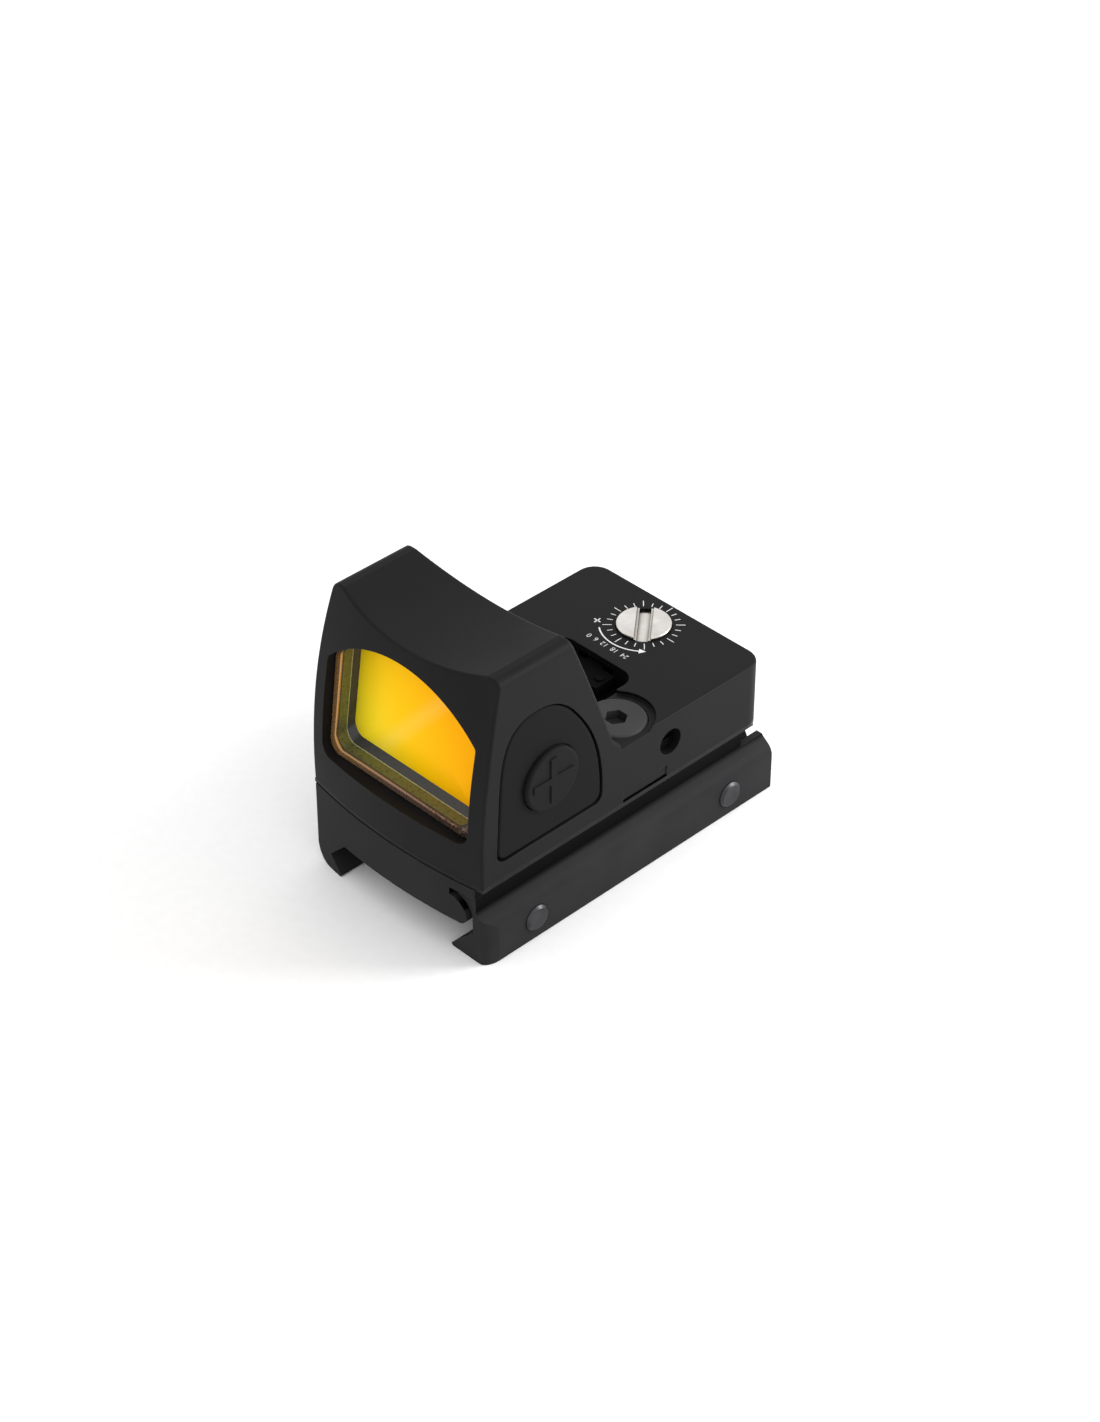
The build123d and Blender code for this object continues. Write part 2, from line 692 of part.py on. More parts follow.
def bar_plan():
    """Clamp bar from above: straight, with its front outer corner swept back in a soft curve."""
    across = 1.1
    along = 1.9
    front, rear = BAR_ENDS
    with BuildSketch() as sketch:
        with BuildLine():
            Polyline((BAR_OUTER, front + along), (BAR_OUTER, rear), (0, rear), (0, front),
                     (BAR_OUTER - across, front))
            Spline((BAR_OUTER - across, front), (BAR_OUTER, front + along), tangents=[(1, 0.35), (0.25, 1)])
        make_face()
    return sketch.sketch


def clamp_bar():
    """Sliding half of the clamp: jaw, outer wall, sloped shoulder, recess and guide tongue."""
    lip = 8.85
    hollow = 2.3
    shoulder = (4.7, 6.8)
    top_x = 13.2
    foot = 0.12
    tongue = (SLOT[0] + 0.07, SLOT[1] - 0.07)
    with BuildSketch() as sketch:
        with BuildLine():
            Polyline((BAR_INNER, tongue[0] - hollow), (BAR_INNER, BAR_INNER - lip + 0.3), (lip, 0.3),
                     (lip + 0.3, 0), (BAR_OUTER - foot, 0), (BAR_OUTER, foot), (BAR_OUTER, shoulder[0]))
            Spline((BAR_OUTER, shoulder[0]), (top_x, shoulder[1]), tangents=[(0, 1), (-1, 0.75)])
            Polyline((top_x, shoulder[1]), (STEP_X, STEP_Z), (STEP_X, tongue[1]), (TONGUE_END, tongue[1]),
                     (TONGUE_END, tongue[0]), (BAR_INNER - hollow, tongue[0]))
            RadiusArc((BAR_INNER - hollow, tongue[0]), (BAR_INNER, tongue[0] - hollow), hollow)
        make_face()
    front, rear = BAR_ENDS
    bar = prism_y(sketch.sketch, BAR_ENDS)
    bar &= extrude(bar_plan(), seam)
    bar -= block((0, BAR_INNER), (SCREW_Y - 2.7, SCREW_Y + 2.7), (STEP_Z - 1.1, seam))
    tongue_half = SLOT_HALF - 0.4
    for y in ((front - 1, -tongue_half), (tongue_half, rear + 1)):
        bar -= block((0, BAR_INNER - hollow), y, (tongue[0] - 1, seam))
    bar -= block((0, STEP_X + 1), (half_length - CORNER_ROUND, rear + 1), (STEP_Z, seam))
    for y in BOLT_Y:
        bar -= crosswise(BOLT_RADIUS + 0.03, y, BOLT_Z, (0, 20))
    return bar


def clamp_screw(y):
    """Cross bolt with a slotted head on the -X side and a chamfered end at +X."""
    bolt = crosswise(2.6, y, BOLT_Z, (-13.4, -11.65))
    bolt += crosswise(BOLT_RADIUS, y, BOLT_Z, (-11.8, BAR_OUTER + BOLT_PROUD))
    tip = bolt.edges().filter_by(GeomType.CIRCLE).sort_by(Axis.X)[-1]
    bolt = chamfer(tip, 0.3)
    return bolt - block((-14, -12.6), (y - 3, y + 3), (BOLT_Z - 0.4, BOLT_Z + 0.4))


nodes = {
    "housing": housing(),
    "lens_bond_ring": lens_bond_ring(),
    "front_lens_element": front_lens_element(),
    "rear_lens_element": rear_lens_element(),
    "plus_button_surround": button_surround(1),
    "minus_button_surround": button_surround(-1),
    "plus_button": button(1),
    "minus_button": button(-1),
    "plus_switch": button_switch(1),
    "minus_switch": button_switch(-1),
    "seal_plate": seal_plate(),
    "seal_gasket": seal_gasket(),
    "battery_cell": battery_cell(),
    "negative_contact": negative_contact(),
    "positive_contact": positive_contact(),
    "circuit_board": circuit_board(),
    "control_chip": control_chip(),
    "board_capacitors": board_capacitors(),
    "board_screws": board_screws(),
    "elevation_screw": elevation_screw(),
    "elevation_o_ring": elevation_o_ring(),
    "elevation_retaining_clip": elevation_retaining_clip(),
    "elevation_nut": elevation_nut(),
    "emitter_block": emitter_block(),
    "red_led": red_led(),
    "emitter_window": emitter_window(),
    "windage_carriage": windage_carriage(),
    "windage_screw": windage_screw(),
    "windage_o_ring": windage_o_ring(),
    "windage_retaining_clip": windage_retaining_clip(),
    "windage_spring": windage_spring(),
    "mounting_screws": mounting_screws(),
    "mount_base": mount_base(),
    "clamp_bar": clamp_bar(),
    "front_clamp_screw": clamp_screw(BOLT_Y[0]),
    "rear_clamp_screw": clamp_screw(BOLT_Y[1]),
}

for name, shape in nodes.items():
    export_step(shape, f"parts/{name}.step")
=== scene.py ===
from math import atan2, cos, degrees, pi, radians, sin, sqrt

import bmesh
import bpy
from mathutils import Euler, Matrix, Vector


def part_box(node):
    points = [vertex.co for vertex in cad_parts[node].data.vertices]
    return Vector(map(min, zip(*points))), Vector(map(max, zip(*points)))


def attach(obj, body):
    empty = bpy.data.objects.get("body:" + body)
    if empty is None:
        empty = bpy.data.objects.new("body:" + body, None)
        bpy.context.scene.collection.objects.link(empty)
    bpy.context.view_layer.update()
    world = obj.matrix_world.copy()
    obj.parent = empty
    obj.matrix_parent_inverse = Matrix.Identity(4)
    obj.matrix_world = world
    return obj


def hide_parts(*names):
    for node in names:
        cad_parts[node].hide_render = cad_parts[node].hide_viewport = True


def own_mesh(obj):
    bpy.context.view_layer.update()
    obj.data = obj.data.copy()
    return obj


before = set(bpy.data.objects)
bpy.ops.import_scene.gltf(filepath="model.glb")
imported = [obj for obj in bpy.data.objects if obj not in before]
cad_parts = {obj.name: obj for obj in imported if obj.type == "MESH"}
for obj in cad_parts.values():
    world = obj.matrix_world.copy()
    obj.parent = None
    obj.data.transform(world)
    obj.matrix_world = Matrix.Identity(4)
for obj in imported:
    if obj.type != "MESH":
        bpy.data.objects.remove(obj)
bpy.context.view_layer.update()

MM = 0.001

# ------------------------------------------------------------------ driving values, in millimetres
VIEW_BEARING = 45.652        # degrees from the lens's own axis, towards +X
VIEW_ELEVATION = 37.272      # degrees
VIEW_TARGET = (0.298, 1.094, 15.518)
VIEW_DISTANCE = 370
LENS_RADIUS = 75             # ball that the lens face is a patch of
LENS_LEVEL = 3               # that ball's centre above the seam
WINDOW_ARCH = 16.65          # radius of the arch over the lens window
WINDOW_LOW_CORNER = 1.55
WINDOW_HIGH_CORNER = 0.85
LENS_CORNER = 35             # degrees; lens pieces are smooth where they bend less
BAND_BACK = 0.06             # thickness of the bands round the lens edge
DIAL_PROUD = 0.45            # dial head above the deck
PRINT_SINK = 0.01            # printed marks reach this far into the deck
PRINT_RISE = 0.015           # and stand this far above it

# ------------------------------------------------------------------ places read from the frame
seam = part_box("mount_base")[1].z
dial_low, dial_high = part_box("elevation_screw")
dial_center = (dial_low + dial_high) / 2
deck = dial_high.z - DIAL_PROUD * MM
ring_low, ring_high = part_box("lens_bond_ring")
ring_middle = (ring_low.z + ring_high.z) / 2
face_radius = LENS_RADIUS * MM
face_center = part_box("housing")[0].y + face_radius
face_level = seam + LENS_LEVEL * MM


# ------------------------------------------------------------------ camera, light and floor
def add_camera():
    """Camera at the photograph's viewing angle, above the front right corner."""
    data = bpy.data.cameras.new("camera")
    data.sensor_width = 36
    data.lens = 81.8
    data.clip_start = 0.01
    data.dof.use_dof = False
    camera = bpy.data.objects.new("camera", data)
    turn = Euler((radians(90 - VIEW_ELEVATION), 0, radians(VIEW_BEARING))).to_matrix()
    place = (Vector(VIEW_TARGET) + turn @ Vector((0, 0, VIEW_DISTANCE))) * MM
    camera.matrix_world = Matrix.Translation(place) @ turn.to_4x4()
    bpy.context.scene.collection.objects.link(camera)
    bpy.context.scene.camera = camera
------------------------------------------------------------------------
> [Brief]
Show, from the material above, each line that includes the string "names".

> [Result for this exercise]
def hide_parts(*names):
    for node in names:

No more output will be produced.